仮想領域犯罪捜査官――通称、転送捜査官。VRの世界に蔓延る、悪を追え!

 これは、ゲーマーには堪らない作品である。

 舞台は、近未来の日本。この世界には数十年前日本で起こった、政府主導による技術のブレイクスルーによってもたらされた、高度なVRが普及している。その高度ぶりは、まるで魔法の世界だと、感嘆を以って称される程。その魔法のようなVR世界での犯罪者を追うのが、仮想領域犯罪捜査官――通称、転送捜査官である主人公、真崎(まざき)涼也(りょうや)の役目だ。あやゆるゲームジャンルにおいてトップレベルの腕前を誇る彼に、捕らえられない者などいない。
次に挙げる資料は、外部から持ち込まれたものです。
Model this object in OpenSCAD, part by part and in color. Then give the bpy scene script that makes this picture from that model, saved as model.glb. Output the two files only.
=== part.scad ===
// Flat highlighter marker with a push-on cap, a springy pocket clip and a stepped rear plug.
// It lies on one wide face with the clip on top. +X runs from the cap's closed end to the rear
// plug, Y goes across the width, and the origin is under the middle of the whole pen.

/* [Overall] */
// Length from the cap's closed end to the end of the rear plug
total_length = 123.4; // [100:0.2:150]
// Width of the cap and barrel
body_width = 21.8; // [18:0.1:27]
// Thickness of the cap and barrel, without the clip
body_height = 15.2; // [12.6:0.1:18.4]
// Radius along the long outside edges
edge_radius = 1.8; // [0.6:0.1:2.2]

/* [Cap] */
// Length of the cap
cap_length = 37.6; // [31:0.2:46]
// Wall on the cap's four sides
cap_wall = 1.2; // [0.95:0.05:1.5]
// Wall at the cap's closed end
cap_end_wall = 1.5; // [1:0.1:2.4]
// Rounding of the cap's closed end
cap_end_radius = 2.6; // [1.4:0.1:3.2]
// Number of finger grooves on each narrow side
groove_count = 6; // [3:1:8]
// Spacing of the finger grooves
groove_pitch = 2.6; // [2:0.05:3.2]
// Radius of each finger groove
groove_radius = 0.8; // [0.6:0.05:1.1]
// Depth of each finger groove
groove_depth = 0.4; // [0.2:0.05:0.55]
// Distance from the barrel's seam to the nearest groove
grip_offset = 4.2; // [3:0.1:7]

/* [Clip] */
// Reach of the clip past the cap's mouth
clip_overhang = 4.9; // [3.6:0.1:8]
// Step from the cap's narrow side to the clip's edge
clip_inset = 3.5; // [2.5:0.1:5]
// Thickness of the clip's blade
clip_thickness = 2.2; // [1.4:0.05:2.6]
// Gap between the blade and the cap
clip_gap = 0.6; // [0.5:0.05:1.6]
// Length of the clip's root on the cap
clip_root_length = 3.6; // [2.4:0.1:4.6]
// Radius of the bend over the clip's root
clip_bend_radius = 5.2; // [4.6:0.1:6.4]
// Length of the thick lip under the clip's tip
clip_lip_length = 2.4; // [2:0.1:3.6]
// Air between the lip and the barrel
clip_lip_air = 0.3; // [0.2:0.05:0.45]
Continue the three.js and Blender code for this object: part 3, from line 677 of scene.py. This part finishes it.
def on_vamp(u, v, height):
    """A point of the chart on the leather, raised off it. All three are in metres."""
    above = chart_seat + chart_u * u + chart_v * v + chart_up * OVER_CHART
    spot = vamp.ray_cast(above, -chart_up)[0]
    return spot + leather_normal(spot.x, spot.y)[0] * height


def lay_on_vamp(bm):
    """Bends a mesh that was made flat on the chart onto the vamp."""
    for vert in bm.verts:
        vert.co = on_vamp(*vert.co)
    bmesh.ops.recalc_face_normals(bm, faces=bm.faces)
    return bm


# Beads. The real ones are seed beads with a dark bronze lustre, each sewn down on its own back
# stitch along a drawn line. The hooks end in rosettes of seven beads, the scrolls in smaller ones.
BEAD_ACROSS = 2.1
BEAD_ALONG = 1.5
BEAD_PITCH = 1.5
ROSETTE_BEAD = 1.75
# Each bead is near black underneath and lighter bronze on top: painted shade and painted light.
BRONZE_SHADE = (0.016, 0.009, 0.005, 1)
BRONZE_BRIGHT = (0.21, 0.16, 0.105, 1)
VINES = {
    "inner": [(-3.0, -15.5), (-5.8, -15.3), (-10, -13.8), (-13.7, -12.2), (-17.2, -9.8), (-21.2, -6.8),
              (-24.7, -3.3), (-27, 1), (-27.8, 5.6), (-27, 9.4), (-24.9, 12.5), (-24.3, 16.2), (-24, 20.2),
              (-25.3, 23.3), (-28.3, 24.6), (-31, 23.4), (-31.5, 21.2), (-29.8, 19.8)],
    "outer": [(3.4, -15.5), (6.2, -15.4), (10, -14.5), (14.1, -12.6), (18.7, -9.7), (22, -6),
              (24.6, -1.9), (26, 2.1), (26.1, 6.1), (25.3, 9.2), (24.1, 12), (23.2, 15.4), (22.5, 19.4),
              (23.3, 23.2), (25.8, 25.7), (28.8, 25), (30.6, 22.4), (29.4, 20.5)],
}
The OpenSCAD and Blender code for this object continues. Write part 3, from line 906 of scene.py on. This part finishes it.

 だが、待機センターと呼ばれる場所からの通報を受けた彼は……。思いもよらない大事件に、身を投じる事となる。そう、それはまるで、「電脳の神」とでも呼ぶべきなのか異形の存在と、戦わなくてはならないような。

 息もつかせぬ疾走感溢れるアクションに、不気味な低温を孕みながら、巨大化していく謎。そして、現実とVRの世界が、どんどん曖昧になっていく緊張感――。それらが絡み合う先に待つ、結末とは。まあそこは、読んで確かめてみて欲しい。損はしない筈だ。ゲーマーなら、尚の事。

 灰舞う電海の果てに、最高の「成績発表(リザルト)」が待っている。

 高がゲームと侮るなかれ。突き刺すようにクールなアクションSF、是非皆様も、ご一読。